------ SOURCE EXCERPT

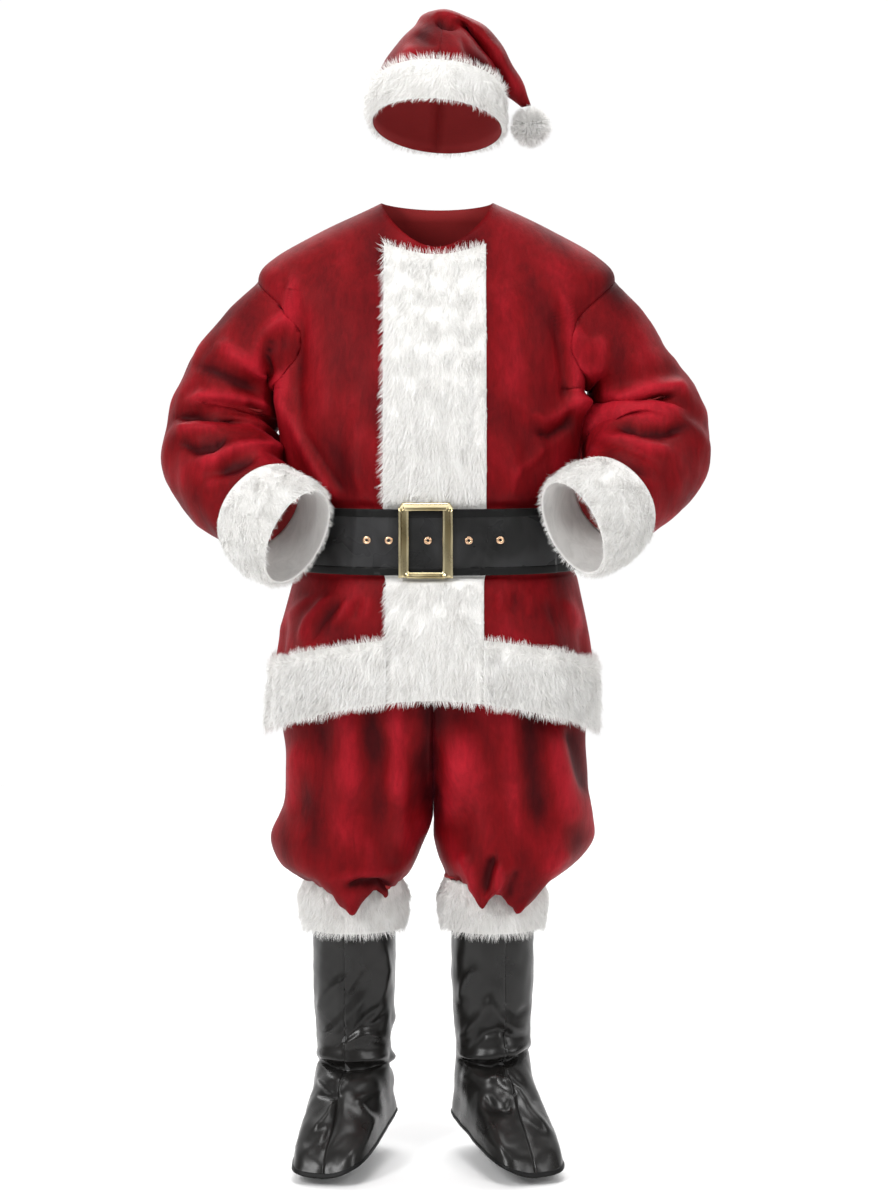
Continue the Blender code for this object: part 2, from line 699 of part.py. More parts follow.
def leg(side):
    """The surface of one trouser leg. Turn 0 is its outer side, a quarter turn its front."""
    table = LEG_LEFT if side > 0 else LEG_RIGHT

    def surface(turn, level):
        row = at(table, level)
        middle = (row.outer + row.inner) / 2
        half = (row.outer - row.inner) / 2
        front = math.sin(turn)
        depth = row.front if front > 0 else row.back
        z = row.z - row.droop * max(front, 0.0) ** 2
        fold = fold_height(LEG_FOLDS, math.degrees(turn), z) * abs(math.sin(turn))
        return Vector((MIDDLE_SEAM_X + side * (middle + half * math.cos(turn)),
                       row.y - front * (depth + fold), z))
    return surface


def leg_reach(side, level):
    """The turn at which a leg's panels end: at the middle seam, or on the inner leg."""
    row = at(LEG_LEFT if side > 0 else LEG_RIGHT, level)
    middle = (row.outer + row.inner) / 2
    half = (row.outer - row.inner) / 2
    return math.acos(max((SEAM / 2 - middle) / half, -1.0))


def make_trousers():
    levels = [0.0, 1.0, 2.0, 3.0, 3.8, 4.5, 5.1, 6.0, 6.8, 7.6, 8.3, 9.0, 10.0]
    for side, word in ((1, "left"), (-1, "right")):
        surface = leg(side)
        front = []
        back = []
        for level in levels:
            seam = SEAM / 2 / at(LEG_LEFT, level).front
            end = min(leg_reach(side, level), math.pi - seam)
            front.append([(u, level) for u in spread(seam, end, 8)])
            back.append([(u, level) for u in spread(2 * math.pi - end, 2 * math.pi - seam, 8)])
        shell("trouser_%s_front" % word, surface, front, -CLOTH, 0.0, "velvet", side)
        shell("trouser_%s_back" % word, surface, back, -CLOTH, 0.0, "velvet", side)


def make_waistband():
    """A flat casing round the waist, against the inside of the jacket under the belt."""
    low = level_at(JACKET, "z_side", -0.5245)
    high = level_at(JACKET, "z_side", -0.488)
    outer = -CLOTH - BELT_ROOM
    grid = [[(u, v) for u in front_angles(-1, v)[::-1] + front_angles(1, v)[1:]
             + back_angles(v)[1:-1]] for v in (low, high)]
    shell("trouser_waistband", jacket, grid,
          outer - 0.0045, outer, "velvet", 1, True)


def make_leg_cuff(side, word):
    """A fur ring that follows the underside of the gathered leg and meets the boot."""
    centre = Vector((LEG_CUFF_CENTRE[side], LEG_CUFF_Y, 0.0))
    count = 16

    def surface(turn, level):
        row = at(LEG_CUFF, level)
        front = math.sin(turn)
        place = Vector((side * math.cos(turn), -front, 0.0))
        droop = CUFF_DROOP * (1 - level / 2) * max(front, 0.0) ** 2
        return centre + place * row.radius + Vector((0.0, 0.0, row.z - droop))

    def pile(turn, level):
        full = dome(0.12 + 0.78 * level / 2, 0.002, 0.019)
        return full * smooth(0.1 + level / 1.1)

    levels = [0.0, 0.35, 0.9, 1.5, 2.0]
    shell("leg_cuff_" + word, surface, [ring(v, count) for v in levels],
          -0.0035, pile, "fur", side, True)


def boot(side):
    """The surface of one boot cover. Turn 0 is the toe, a quarter turn the outer side."""
    out = TOE_OUT * side
    forward = Vector((math.sin(out), -math.cos(out), 0.0))
    sideways = Vector((math.cos(out), math.sin(out), 0.0)) * side
    ankle = Vector((LEG_CUFF_CENTRE[side], LEG_CUFF_Y, 0.0))

    def surface(turn, level):
        row = at(BOOT, level)
        ahead = math.cos(turn)
        reach = row.front if ahead > 0 else row.back
        z = (row.z_front + row.z_back) / 2 + (row.z_front - row.z_back) / 2 * ahead
        toe = smooth((row.front - 0.09) / 0.1)
        narrow = 1 - 0.10 * toe * max(ahead, 0.0) ** 2
        round_toe = 1 + 0.10 * toe * math.sin(2 * turn) ** 2 * (1 if ahead > 0 else 0)
        crease = fold_height(BOOT_CREASES, math.degrees(turn), z)
        return (ankle + forward * (ahead * (reach * round_toe + crease))
                + sideways * (math.sin(turn) * (row.half * narrow * round_toe + crease))
                + Vector((0.0, 0.0, z)))
    return surface


def make_boot(side, word):
    surface = boot(side)
    levels = [0.0, 1.4, 2.6, 3.4, 4.0, 4.5, 5.2, 6.2, 7.2, 8.1] + BOOT_EDGE
    seam = SEAM / 2 / BOOT[0].half
    outer = [[(u, v) for u in spread(seam, math.pi - seam, 7)] for v in levels]
    inner = [[(u, v) for u in spread(math.pi + seam, 2 * math.pi - seam, 7)] for v in levels]
    shell("boot_%s_outer" % word, surface, outer, -VINYL, 0.0, "vinyl", -side)
    shell("boot_%s_inner" % word, surface, inner, -VINYL, 0.0, "vinyl", -side)
    shell("boot_%s_binding" % word, surface, [ring(v, 14) for v in BOOT_EDGE],
          SEAM, SEAM + BINDING, "vinyl", -side, True)


def hat(turn, level):
    """The hat's surface. Turn 0 is the outer end of a ring, a quarter turn its front."""
    row = at(HAT, level)
    out = Vector((row.x_out, 0.0, row.z_out))
    inside = Vector((row.x_in, 0.0, row.z_in))
    front = Vector((0.0, -row.depth, row.rise))
    return (out + inside) / 2 + (out - inside) / 2 * math.cos(turn) + front * math.sin(turn)


def make_hat():
    columns = 10
    levels = HAT_BAND_ROWS + [2.3, 3.1, 4.0] + spread(5.0, 12.0, 7)
    for word, start, end in (("right", -QUARTER, QUARTER), ("left", QUARTER, 3 * QUARTER)):
        grid = []
        for level in levels:
            seam = SEAM / (at(HAT, level).x_in - at(HAT, level).x_out)
            angles = spread(start, end, columns)
            angles[0] += abs(seam)
            angles[-1] -= abs(seam)
            grid.append([(u, level) for u in angles])
        shell("hat_" + word, hat, grid, -CLOTH, 0.0, "velvet")

    def pile(u, level):
        return dome(level / HAT_BAND_ROWS[-1], FUR_EDGE, FUR_PILE)

    band = [[(QUARTER + math.pi * i / columns, v) for i in range(2 * columns)]
            for v in HAT_BAND_ROWS]
    shell("hat_fur_band", hat, band, SEAM, pile, "fur", 1, True)


def make_pompom():
    """A fur ball with a shallow dimple where the tail's tip enters it."""
    tip = HAT[-1]
    before = HAT[-2]
    middle = Vector((tip.x_out + tip.x_in, 0.0, tip.z_out + tip.z_in)) / 2
    above = Vector((before.x_out + before.x_in, 0.0, before.z_out + before.z_in)) / 2
    way = (middle - above).normalized()
    side = way.cross(Vector((0.0, 1.0, 0.0))).normalized()
    front = Vector((0.0, -1.0, 0.0))
    centre = middle + way * (POMPOM_RADIUS + TAIL_SLANT)
    turns = 12
    bands = 8
    points = [centre - way * POMPOM_RADIUS]
    for i in range(1, bands):
        tilt = math.pi * i / bands
        for j in range(turns):
            turn = 2 * math.pi * j / turns
            radius = POMPOM_RADIUS * (1 + 0.05 * math.sin(3 * turn + 5 * tilt) * math.sin(tilt))
            points.append(centre - way * (radius * math.cos(tilt))
                          + (side * math.cos(turn) + front * math.sin(turn))
                          * (radius * math.sin(tilt)))
    points.append(centre + way * POMPOM_RADIUS)
    faces = []
    for j in range(turns):
        k = (j + 1) % turns
        faces.append((0, 1 + k, 1 + j))
        last = 1 + (bands - 2) * turns
        faces.append((len(points) - 1, last + j, last + k))
        for i in range(bands - 2):
            a = 1 + i * turns + j
            b = 1 + i * turns + k
            faces.append((a, b, b + turns, a + turns))
    add_object("hat_pompom", points, faces, "fur")


def main():
    for old in list(bpy.data.objects):
        bpy.data.objects.remove(old, do_unlink=True)
    make_hat()
    make_pompom()
    make_jacket()
    make_front_band()
    make_hem_band()
    make_belt()
    make_buckle()
    make_eyelets()
    make_trousers()
    make_waistband()
    for side, word in ((1, "left"), (-1, "right")):
        make_sleeve(side, word)
        make_cuff(side, word)
        make_leg_cuff(side, word)
        make_boot(side, word)


main()
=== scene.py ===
"""The looks of the santa suit: velvet panels with their folds and creases, fur bands
made of strands, the belt with its buckle, and the vinyl boot covers.

Metres, +Z up, the suit faces -Y and its left side lies on +X. Each panel is drawn on
the same smooth surface as its solid, as a grid of (u, v) places.
"""
import math
from collections import namedtuple

import bpy
import numpy as np
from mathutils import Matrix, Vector


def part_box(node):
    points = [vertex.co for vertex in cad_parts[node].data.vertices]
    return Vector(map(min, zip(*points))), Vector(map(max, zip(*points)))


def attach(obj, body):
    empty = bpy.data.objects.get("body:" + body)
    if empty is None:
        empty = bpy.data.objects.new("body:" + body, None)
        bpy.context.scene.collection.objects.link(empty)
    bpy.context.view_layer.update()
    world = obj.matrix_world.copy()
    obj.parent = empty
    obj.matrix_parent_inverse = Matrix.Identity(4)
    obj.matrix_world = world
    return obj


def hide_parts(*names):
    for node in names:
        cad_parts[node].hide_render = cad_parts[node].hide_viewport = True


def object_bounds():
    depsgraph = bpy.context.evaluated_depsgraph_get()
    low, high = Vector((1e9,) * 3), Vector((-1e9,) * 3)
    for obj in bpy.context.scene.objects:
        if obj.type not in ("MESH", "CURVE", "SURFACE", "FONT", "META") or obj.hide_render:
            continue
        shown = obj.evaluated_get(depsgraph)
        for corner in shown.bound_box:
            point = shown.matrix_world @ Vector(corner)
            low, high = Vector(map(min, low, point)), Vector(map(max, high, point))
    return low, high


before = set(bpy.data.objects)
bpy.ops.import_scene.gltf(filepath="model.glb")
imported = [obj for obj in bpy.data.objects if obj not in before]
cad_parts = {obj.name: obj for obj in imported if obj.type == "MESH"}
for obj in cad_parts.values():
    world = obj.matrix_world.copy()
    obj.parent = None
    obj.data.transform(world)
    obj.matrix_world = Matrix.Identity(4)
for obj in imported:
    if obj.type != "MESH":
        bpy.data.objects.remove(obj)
SOLID_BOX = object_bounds()

SEAM = 0.0003           # gap between pieces that are sewn or lie together
CLOTH = 0.0016          # velvet with its knitted back
VINYL = 0.0015          # boot covers
STRAP = 0.0022          # belt
BINDING = 0.0008        # bound edge on belt and boots

BELT_TOP = -0.455
BELT_BOTTOM = -0.557
BELT_LIFT = 0.0042      # the strap passes over the pressed front fur band
BINDING_WIDTH = 0.013
STEP = 1e-4             # distance used to find a normal


def rows_of(kind, text):
    """A table: each line of the text has the numbers of a row, in the kind's columns."""
    return [kind(*map(float, line.split())) for line in text.strip().splitlines()]


# Jacket, one row for each ring from the hem (0) to the neck (12)
Torso = namedtuple("Torso", "level shift width front back z_side z_front z_back")
JACKET = rows_of(Torso, """
0 -.007 .261 .2 .168 -.812 -.748 -.8
1 -.005 .252 .192 .16 -.7 -.65 -.69
2 -.003 .229 .174 .143 -.585 -.578 -.585
2.9 -.003 .221 .167 .136 -.5605 -.5605 -.5605
3 -.003 .221 .167 .136 -.557 -.557 -.557
4 -.003 .221 .167 .136 -.455 -.455 -.455
4.1 -.003 .221 .167 .136 -.4515 -.4515 -.4515
5 -.006 .232 .176 .148 -.425 -.425 -.425
6 -.009 .237 .172 .152 -.34 -.34 -.34
7 -.008 .238 .158 .15 -.262 -.262 -.262
8 -.003 .254 .138 .143 -.175 -.19 -.175
9 0 .288 .118 .13 -.104 -.135 -.11
10 0 .254 .104 .116 -.064 -.105 -.068
11 0 .18 .094 .098 -.024 -.078 -.026
12 0 .088 .086 .078 .02 -.052 .012""")
SQUARENESS = 0.05
ARMPIT_Z = -0.272
ARMHOLE_TOP_Z = -0.104
ARMHOLE_REACH = math.radians(37)

# Large folds of the jacket: where each starts and ends, how wide and how high
Fold = namedtuple("Fold", "low_angle high_angle spread low_z high_z height")
JACKET_FOLDS = rows_of(Fold, """
-66 -70 9 -.47 -.12 .014
64 66 9 -.46 -.11 .016
-38 -30 6 -.46 -.2 -.007
40 30 6 -.45 -.22 -.007
-22 -34 6 -.5 -.3 .006
24 36 6 -.5 -.3 .006
-52 -40 8 -.9 -.55 .012
-30 -26 6 -.9 -.56 -.006
50 40 8 -.9 -.55 .011
72 66 7 -.9 -.56 -.01
-78 -72 7 -.9 -.56 -.01
120 118 10 -.9 -.55 .013
-124 -120 10 -.9 -.55 .013
150 150 8 -.9 -.56 -.009
-152 -150 8 -.9 -.56 -.009
180 180 9 -.9 -.55 .012
150 128 9 -.47 -.16 .01
-150 -130 9 -.47 -.16 .011
176 172 8 -.46 -.24 -.007""")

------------

#### REQUIREMENT
Print exactly, and only, the lines beginning at the top of the listing and ending at the line with "return math.acos(max((SEAM /".

#### FULL ANSWER
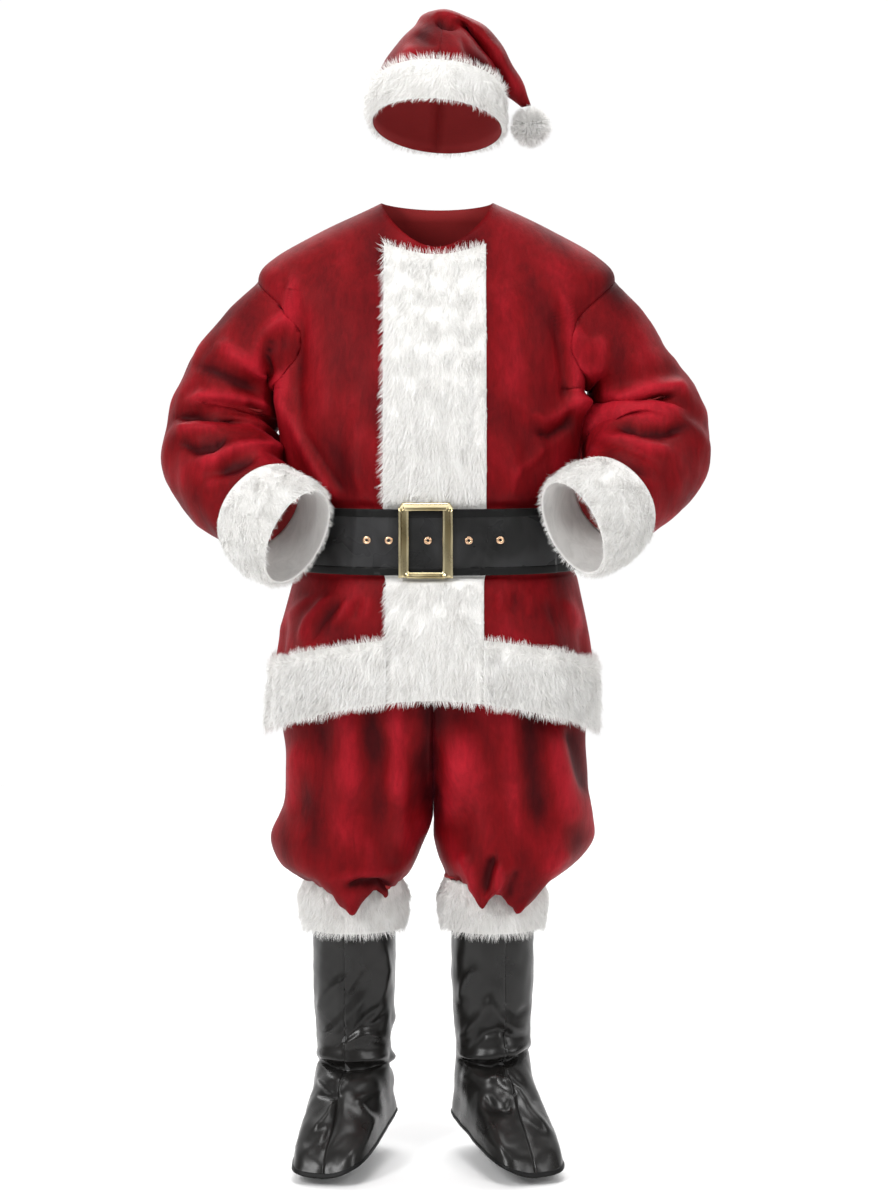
Continue the Blender code for this object: part 2, from line 699 of part.py. More parts follow.
def leg(side):
    """The surface of one trouser leg. Turn 0 is its outer side, a quarter turn its front."""
    table = LEG_LEFT if side > 0 else LEG_RIGHT

    def surface(turn, level):
        row = at(table, level)
        middle = (row.outer + row.inner) / 2
        half = (row.outer - row.inner) / 2
        front = math.sin(turn)
        depth = row.front if front > 0 else row.back
        z = row.z - row.droop * max(front, 0.0) ** 2
        fold = fold_height(LEG_FOLDS, math.degrees(turn), z) * abs(math.sin(turn))
        return Vector((MIDDLE_SEAM_X + side * (middle + half * math.cos(turn)),
                       row.y - front * (depth + fold), z))
    return surface


def leg_reach(side, level):
    """The turn at which a leg's panels end: at the middle seam, or on the inner leg."""
    row = at(LEG_LEFT if side > 0 else LEG_RIGHT, level)
    middle = (row.outer + row.inner) / 2
    half = (row.outer - row.inner) / 2
    return math.acos(max((SEAM / 2 - middle) / half, -1.0))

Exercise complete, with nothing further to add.